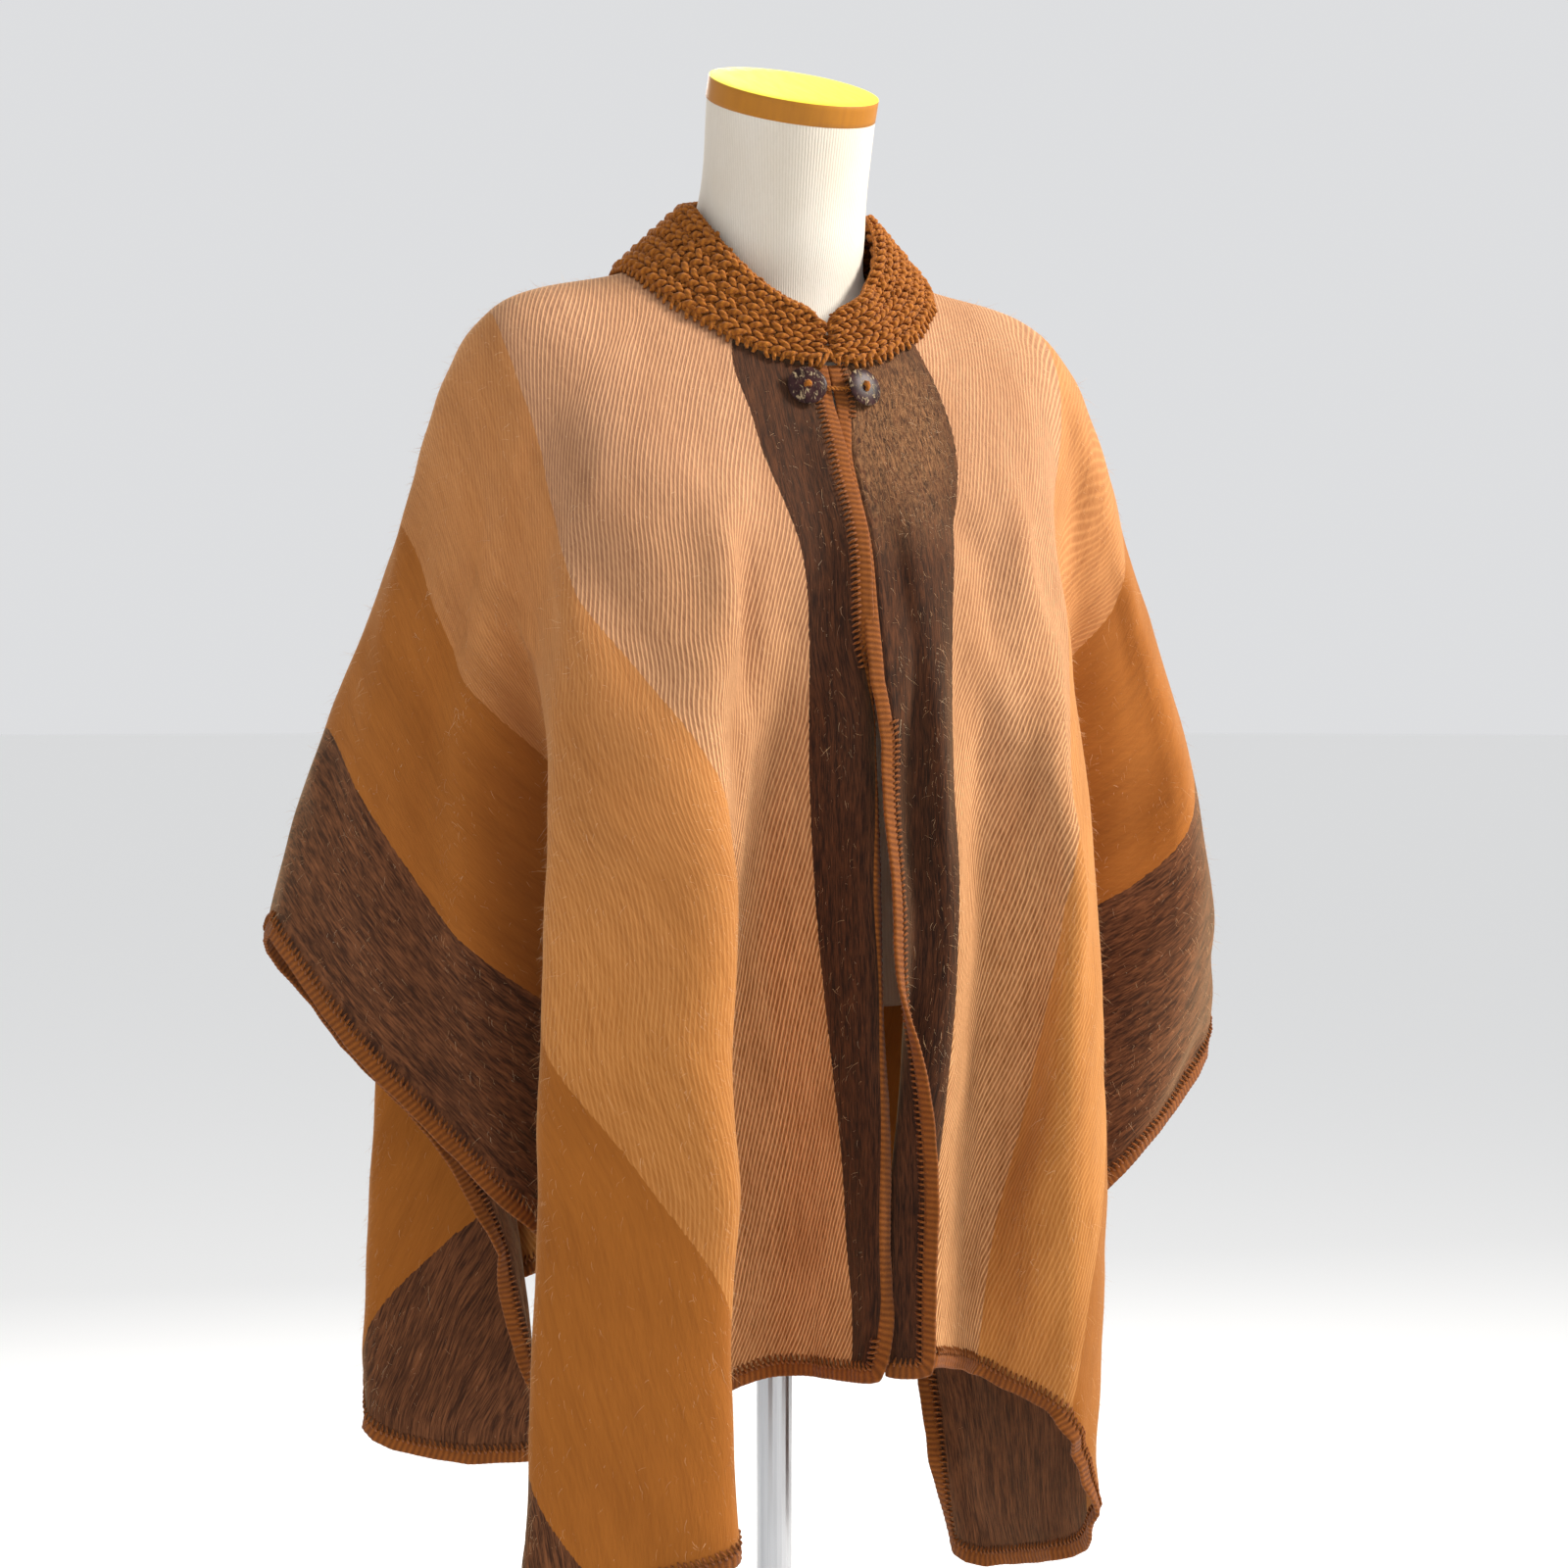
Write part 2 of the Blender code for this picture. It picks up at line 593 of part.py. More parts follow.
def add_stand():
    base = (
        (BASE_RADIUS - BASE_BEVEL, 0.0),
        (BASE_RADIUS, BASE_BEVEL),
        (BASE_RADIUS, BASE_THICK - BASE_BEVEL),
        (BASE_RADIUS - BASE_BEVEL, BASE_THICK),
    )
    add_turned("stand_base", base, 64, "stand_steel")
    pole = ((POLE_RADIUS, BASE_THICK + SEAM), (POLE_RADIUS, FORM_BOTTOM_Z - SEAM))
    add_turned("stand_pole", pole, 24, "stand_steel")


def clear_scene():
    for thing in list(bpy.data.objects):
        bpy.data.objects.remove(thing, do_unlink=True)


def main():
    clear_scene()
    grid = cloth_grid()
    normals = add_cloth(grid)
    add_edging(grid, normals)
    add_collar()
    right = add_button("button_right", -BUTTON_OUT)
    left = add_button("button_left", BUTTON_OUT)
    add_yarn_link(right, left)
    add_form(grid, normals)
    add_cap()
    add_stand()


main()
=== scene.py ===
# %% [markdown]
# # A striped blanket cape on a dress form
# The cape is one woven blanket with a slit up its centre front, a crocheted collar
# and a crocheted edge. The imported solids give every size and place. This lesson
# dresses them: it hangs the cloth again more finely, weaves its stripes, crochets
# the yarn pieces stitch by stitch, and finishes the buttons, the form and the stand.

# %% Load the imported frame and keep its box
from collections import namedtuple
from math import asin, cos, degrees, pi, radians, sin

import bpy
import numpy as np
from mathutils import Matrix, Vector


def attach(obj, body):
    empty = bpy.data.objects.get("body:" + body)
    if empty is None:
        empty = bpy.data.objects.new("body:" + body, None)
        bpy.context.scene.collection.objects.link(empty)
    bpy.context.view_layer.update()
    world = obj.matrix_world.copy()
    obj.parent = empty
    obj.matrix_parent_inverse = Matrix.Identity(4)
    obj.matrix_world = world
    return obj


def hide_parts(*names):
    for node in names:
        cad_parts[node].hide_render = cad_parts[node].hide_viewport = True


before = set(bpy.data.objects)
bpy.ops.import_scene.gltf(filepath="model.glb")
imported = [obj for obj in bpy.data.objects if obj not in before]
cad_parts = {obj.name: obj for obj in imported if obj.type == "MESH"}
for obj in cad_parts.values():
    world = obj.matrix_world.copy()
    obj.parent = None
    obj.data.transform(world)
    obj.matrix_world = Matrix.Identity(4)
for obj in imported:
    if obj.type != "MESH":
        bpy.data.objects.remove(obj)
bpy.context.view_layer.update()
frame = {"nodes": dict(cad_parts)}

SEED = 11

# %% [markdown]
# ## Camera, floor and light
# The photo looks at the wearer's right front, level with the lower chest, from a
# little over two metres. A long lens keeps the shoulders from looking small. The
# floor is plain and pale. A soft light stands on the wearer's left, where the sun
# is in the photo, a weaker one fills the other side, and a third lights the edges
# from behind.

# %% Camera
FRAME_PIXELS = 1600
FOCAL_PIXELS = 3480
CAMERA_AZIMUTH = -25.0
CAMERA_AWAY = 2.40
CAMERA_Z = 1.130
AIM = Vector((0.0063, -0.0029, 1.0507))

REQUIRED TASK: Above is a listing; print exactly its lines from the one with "add_collar()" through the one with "obj.parent = empty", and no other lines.

SOLVED PROBLEM:
    add_collar()
    right = add_button("button_right", -BUTTON_OUT)
    left = add_button("button_left", BUTTON_OUT)
    add_yarn_link(right, left)
    add_form(grid, normals)
    add_cap()
    add_stand()


main()
=== scene.py ===
# %% [markdown]
# # A striped blanket cape on a dress form
# The cape is one woven blanket with a slit up its centre front, a crocheted collar
# and a crocheted edge. The imported solids give every size and place. This lesson
# dresses them: it hangs the cloth again more finely, weaves its stripes, crochets
# the yarn pieces stitch by stitch, and finishes the buttons, the form and the stand.

# %% Load the imported frame and keep its box
from collections import namedtuple
from math import asin, cos, degrees, pi, radians, sin

import bpy
import numpy as np
from mathutils import Matrix, Vector


def attach(obj, body):
    empty = bpy.data.objects.get("body:" + body)
    if empty is None:
        empty = bpy.data.objects.new("body:" + body, None)
        bpy.context.scene.collection.objects.link(empty)
    bpy.context.view_layer.update()
    world = obj.matrix_world.copy()
    obj.parent = empty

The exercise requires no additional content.